A couple of areas where motor control systems are advancing and likely to continue evolving:

  • Advanced Robotics Control Systems: Robotics is a field where motor control systems are constantly being refined. Recent advancements include the development of more precise and efficient control algorithms, such as reinforcement learning-based control, which enables robots to learn and adapt to their environments more effectively. Additionally, the integration of novel actuators like soft robotics and bio-inspired actuators is pushing the boundaries of what robots can achieve in terms of dexterity, agility, and interaction with humans.
  • Precision Manufacturing and Industrial Automation: Motor control systems play a crucial role in precision manufacturing and industrial automation, where accuracy and speed are paramount. Recent advancements include the integration of machine learning and AI techniques for predictive maintenance and optimization of manufacturing processes. Additionally, collaborative robots (cobots) equipped with advanced motor control systems are being increasingly deployed in manufacturing environments to work alongside humans safely and efficiently, further enhancing productivity and flexibility on the factory floor.
  • Neuroprosthetics and Brain-Machine Interfaces (BMI): Motor control systems play a crucial role in neuroprosthetics, which involve the development of devices to restore motor function in individuals with disabilities. Recent innovations include the use of advanced motor control algorithms to decode neural signals and translate them into control commands for prosthetic limbs or exoskeletons.

    Additionally, Brain-Machine Interfaces (BMI) are being developed to enable direct communication between the brain and external devices, allowing individuals with paralysis to control computers, robotic limbs, or even their own muscles using their thoughts.

  • Rehabilitation Robotics: Motor control systems are integral to rehabilitation robotics, which involves the development of robotic devices to assist patients with physical therapy and rehabilitation. Recent advancements include the use of adaptive control algorithms to personalize therapy sessions based on the patient’s progress and abilities.
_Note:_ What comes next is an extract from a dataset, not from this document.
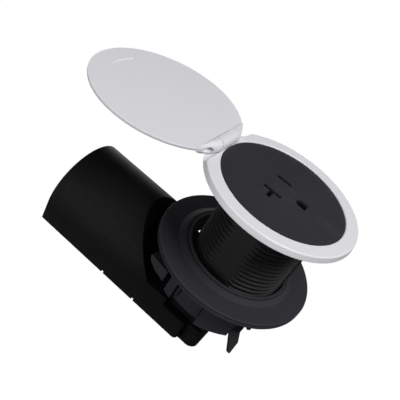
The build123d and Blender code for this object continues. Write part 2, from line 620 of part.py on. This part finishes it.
def make_housing():
    """Upper shell of the wiring housing."""
    shell = tunnel(0, TUNNEL_NEAR_X, TUNNEL_FAR_X, TUNNEL_BOTTOM_Z)
    end = block((0, -END_BLOCK_HALF_W, TUNNEL_BOTTOM_Z - 9), (TUNNEL_NEAR_X, END_BLOCK_HALF_W, 0))
    end = fillet(end.edges().filter_by(Axis.Z).group_by(Axis.X)[-1], TUNNEL_CORNER_R)
    main = block((TUNNEL_FAR_X - 9, -TUNNEL_R, TUNNEL_BOTTOM_Z - 9), (END_BLOCK_X, TUNNEL_R, 0))
    main = fillet(main.edges().filter_by(Axis.Z).group_by(Axis.X)[-1], MAIN_CORNER_R)
    shell &= end + main
    shell -= dish(0)
    for side in (-1, 1):
        low_y, high_y = sorted((side * STEP_Y, side * 40))
        shell -= block((STEP_X, low_y, STEP_Z), (40, high_y, 0))
    room = tunnel(-WALL, TUNNEL_NEAR_X - WALL, TUNNEL_FAR_X + WALL, TUNNEL_BOTTOM_Z - 1)
    room -= dish(DISH_WALL)
    for side in (-1, 1):
        low_y, high_y = sorted((side * (STEP_Y - WALL), side * 40))
        room -= block((STEP_X - WALL, low_y, STEP_Z - WALL), (40, high_y, 0))
        low_y, high_y = sorted((side * (END_BLOCK_HALF_W - WALL), side * 40))
        room -= block((END_BLOCK_X - WALL, low_y, TUNNEL_BOTTOM_Z - 9), (40, high_y, 0))
    posts = [tube(POST_R, 0, TUNNEL_BOTTOM_Z + BASE_T, DISH_TOP_Z, x, y) for x, y in POST_XY]
    for post in posts:
        room -= post
    shell -= room
    for side in (-1, 1):
        low_y, high_y = sorted((side * (END_BLOCK_HALF_W - SLIT_DEPTH), side * 40))
        shell -= block((END_BLOCK_X, low_y, TUNNEL_BOTTOM_Z + 2), (END_BLOCK_X + SLIT_W, high_y, STEP_Z + 1))
        low_y, high_y = sorted((side * (TUNNEL_R - WALL - 1), side * 40))
        for x in NOTCH_XS:
            half = NOTCH_SIZE / 2
            shell -= block((x - half, low_y, TUNNEL_BOTTOM_Z - 1), (x + half, high_y, TUNNEL_BOTTOM_Z + NOTCH_SIZE))
    for x, y in POST_XY:
        shell -= tube(1.1, 0, TUNNEL_BOTTOM_Z - 1, TUNNEL_BOTTOM_Z + BASE_T + 8, x, y)
    for x, y in FOOT_SCREWS:
        shell -= tube(1.35, 0, BARREL_BOTTOM_Z - DISH_WALL - 1, BARREL_BOTTOM_Z + 1, x, y)
    shell -= tube(WIRE_HOLE_R, 0, BARREL_BOTTOM_Z - DISH_WALL - 1, BARREL_BOTTOM_Z + 1, WIRE_HOLE_X)
    shell -= rod_x(INLET_HOLE_R, TUNNEL_FAR_X - 1, TUNNEL_FAR_X + WALL + 1, 0, INLET_Z)
    return shell


def make_base():
    """Flat cover that closes the housing from below."""
    half_y = TUNNEL_R - WALL - BASE_PLAY
    low_x = TUNNEL_FAR_X + WALL + BASE_PLAY
    high_x = TUNNEL_NEAR_X - WALL - BASE_PLAY
    base = block((low_x, -half_y, TUNNEL_BOTTOM_Z), (high_x, half_y, TUNNEL_BOTTOM_Z + BASE_T))
    narrow_y = END_BLOCK_HALF_W - WALL - BASE_PLAY
    for side in (-1, 1):
        low_y, high_y = sorted((side * narrow_y, side * 40))
        base -= block((END_BLOCK_X - WALL - BASE_PLAY, low_y, -90), (40, high_y, 0))
    for x, y in POST_XY:
        base -= tube(1.2, 0, TUNNEL_BOTTOM_Z - 1, TUNNEL_BOTTOM_Z + BASE_T + 1, x, y)
        base -= tube(2.3, 0, TUNNEL_BOTTOM_Z - 1, TUNNEL_BOTTOM_Z + 1.0, x, y)
    for x, y in BLOCK_SCREW_XY:
        base -= tube(1.1, 0, TUNNEL_BOTTOM_Z - 1, TUNNEL_BOTTOM_Z + BASE_T + 1, x, y)
    return base


def make_base_screws():
    return Compound([Pos(x, y, TUNNEL_BOTTOM_Z + 1.0) * screw(2.1, 0.9, 1.1, 6.5) for x, y in POST_XY])


def make_inlet_grommet():
    """Bushing in the housing's end wall, where the supply cable enters."""
    grommet = rod_x(INLET_HOLE_R, TUNNEL_FAR_X - TINY, TUNNEL_FAR_X + WALL, 0, INLET_Z)
    grommet += rod_x(INLET_HOLE_R + 1.8, TUNNEL_FAR_X - 1.6, TUNNEL_FAR_X, 0, INLET_Z)
    grommet += rod_x(INLET_HOLE_R + 1.2, TUNNEL_FAR_X + WALL, TUNNEL_FAR_X + WALL + 1.6, 0, INLET_Z)
    return grommet - rod_x(INLET_BORE_R, TUNNEL_FAR_X - 3, TUNNEL_FAR_X + WALL + 3, 0, INLET_Z)


# ---------------------------------------------------------------- wiring

def block_ways():
    return [-BLOCK_PITCH, 0.0, BLOCK_PITCH]


def make_terminal_block():
    floor_z = TUNNEL_BOTTOM_Z + BASE_T
    half_l = BLOCK_L / 2
    body = block((BLOCK_X - half_l, -BLOCK_W / 2, floor_z), (BLOCK_X + half_l, BLOCK_W / 2, floor_z + BLOCK_H))
    for side in (-1, 1):
        low_y, high_y = sorted((side * (BLOCK_W / 2 - 1), side * 17.8))
        body += block((BLOCK_X - 3, low_y, floor_z), (BLOCK_X + 3, high_y, floor_z + 3))
    for y in block_ways():
        body -= rod_x(BLOCK_BORE_R, BLOCK_X - half_l - 1, BLOCK_X + half_l + 1, y, BLOCK_WIRE_Z)
        for x in (BLOCK_X - 4.5, BLOCK_X + 4.5):
            body -= tube(1.7, 0, BLOCK_WIRE_Z, floor_z + BLOCK_H + 1, x, y)
    for x, y in BLOCK_SCREW_XY:
        body -= tube(1.1, 0, floor_z - 1, floor_z + 4, x, y)
    return body


def make_block_clamp_screws():
    """Slotted screws that press the wires in the terminal block."""
    solids = []
    top = TUNNEL_BOTTOM_Z + BASE_T + BLOCK_H - 0.6
    for y in block_ways():
        for x in (BLOCK_X - 4.5, BLOCK_X + 4.5):
            body = tube(1.6, 0, BLOCK_WIRE_Z + WIRE_R, top, x, y)
            solids.append(body - block((x - 2, y - 0.3, top - 0.8), (x + 2, y + 0.3, top + 1)))
    return Compound(solids)


def make_block_fixing_screws():
    top = TUNNEL_BOTTOM_Z + BASE_T + 3.0
    down = Rot(180, 0, 0)
    return Compound([Pos(x, y, top) * down * screw(1.9, 1.2, 1.1, 4.2) for x, y in BLOCK_SCREW_XY])


def make_wire(tail, through_y, way_y):
    """Insulated wire from a contact's tail, down the barrel, to its way in the terminal block."""
    x, y = tail
    route = [
        (x, y, COVER_BOTTOM_Z + 1.0),
        (x, y, -38.0),
        (WIRE_HOLE_X, through_y, -54.0),
        (WIRE_HOLE_X, through_y, BLOCK_WIRE_Z),
    ]
    if way_y != through_y:
        route += [(-18.0, through_y, BLOCK_WIRE_Z), (-34.0, way_y, BLOCK_WIRE_Z)]
    route.append((BLOCK_X + 1.0, way_y, BLOCK_WIRE_Z))
    path = FilletPolyline(*route, radius=WIRE_BEND_R)
    start = Plane(origin=path @ 0, z_dir=path % 0)
    return sweep(start * Circle(WIRE_R), path)


# ---------------------------------------------------------------- all parts

os.makedirs("parts", exist_ok=True)

save(make_lid(), "lid")
save(make_hinge_pin(), "hinge_pin")
save(make_bezel(), "bezel_ring")
save(make_bezel_screws(), "bezel_screws")
save(make_face_plate(), "face_plate")
save(make_receptacle_body(), "receptacle_body")
save(make_rear_cover(), "receptacle_rear_cover")
save(make_cover_screws(), "rear_cover_screws")
save(make_line_contact(), "line_contact")
save(make_neutral_contact(), "neutral_contact")
save(make_ground_contact(), "ground_contact")
save(make_barrel(), "ribbed_barrel")
save(make_foot_screws(), "barrel_foot_screws")
save(make_clamp_ring(), "clamp_ring")
save(make_lever(-1), "release_lever_front")
save(make_lever(1), "release_lever_rear")
save(make_lever_pins(), "lever_pivot_pins")
save(make_lever_spring(-1), "lever_spring_front")
save(make_lever_spring(1), "lever_spring_rear")
save(make_housing(), "housing_shell")
save(make_base(), "housing_base")
save(make_base_screws(), "housing_base_screws")
save(make_inlet_grommet(), "cable_inlet_grommet")
save(make_terminal_block(), "terminal_block")
save(make_block_clamp_screws(), "terminal_clamp_screws")
save(make_block_fixing_screws(), "terminal_block_screws")
tails = tail_places()
save(make_wire(tails[0], 3.6, BLOCK_PITCH), "line_wire")
save(make_wire(tails[1], -3.6, -BLOCK_PITCH), "neutral_wire")
save(make_wire(tails[2], 0.0, 0.0), "ground_wire")
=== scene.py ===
import json
import math

import bmesh
import bpy
from mathutils import Matrix, Vector


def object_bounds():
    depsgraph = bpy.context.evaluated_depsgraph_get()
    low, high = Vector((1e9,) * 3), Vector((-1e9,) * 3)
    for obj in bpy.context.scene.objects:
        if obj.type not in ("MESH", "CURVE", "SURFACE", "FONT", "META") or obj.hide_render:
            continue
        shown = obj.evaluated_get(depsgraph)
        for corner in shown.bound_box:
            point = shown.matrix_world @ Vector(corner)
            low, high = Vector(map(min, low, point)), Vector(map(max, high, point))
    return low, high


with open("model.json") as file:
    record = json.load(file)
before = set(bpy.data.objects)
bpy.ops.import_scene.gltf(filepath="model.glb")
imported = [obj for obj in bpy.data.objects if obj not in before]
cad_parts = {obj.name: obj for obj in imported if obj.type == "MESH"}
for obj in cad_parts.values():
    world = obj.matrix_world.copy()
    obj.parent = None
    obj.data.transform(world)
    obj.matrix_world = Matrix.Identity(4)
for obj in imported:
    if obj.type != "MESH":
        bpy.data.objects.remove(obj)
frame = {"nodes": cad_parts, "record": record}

CAD_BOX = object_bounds()
MM = 0.001

# Noise scales are cells per metre of the object's own coordinates.
DRIFT_SCALE = 28.0
PATCH_SCALE = 95.0
SCUFF_SCALE = 420.0
STAIN_SCALE = 160.0
DRAWN_LINE_SCALE = 900.0
EDGE_WEAR_START = 0.52
EDGE_WEAR_FULL = 0.62
WORN_PALER_BY = 0.16
GRAIN_DEPTH = 0.02 * MM
DRAWN_LINE_DEPTH = 0.01 * MM
TARNISH = 0.72
TARNISH_MIN_MIX = 0.3
METAL_ROUGH_DOWN = 0.10
METAL_ROUGH_UP = 0.12


# ---------------------------------------------------------------- materials

def new_material(name):
    mat = bpy.data.materials.new(name)
    mat.use_nodes = True
    nodes = mat.node_tree.nodes
    nodes.clear()
    out = nodes.new("ShaderNodeOutputMaterial")
    bsdf = nodes.new("ShaderNodeBsdfPrincipled")
    mat.node_tree.links.new(bsdf.outputs["BSDF"], out.inputs["Surface"])
    return mat, nodes, mat.node_tree.links, bsdf


def noise(nodes, links, coords, scale, detail=3.0):
    tex = nodes.new("ShaderNodeTexNoise")
    tex.inputs["Scale"].default_value = scale
    tex.inputs["Detail"].default_value = detail
    links.new(coords.outputs["Object"], tex.inputs["Vector"])
    return tex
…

    Robotics-assisted rehabilitation devices equipped with advanced motor control systems can provide precise and repetitive movements to aid in recovery from stroke, spinal cord injuries, or orthopaedic surgeries. These systems often incorporate sensors and feedback mechanisms to monitor the patient’s progress and adjust therapy parameters in real-time.

Final Remarks

As is quite evident from its design, our EV motor control system ECU is designed to cater to the changing needs of the Electric Vehicle industry. The segregation of motor drive logic (FOC algorithm) and power management aids in faster turn-around time for EVs programs.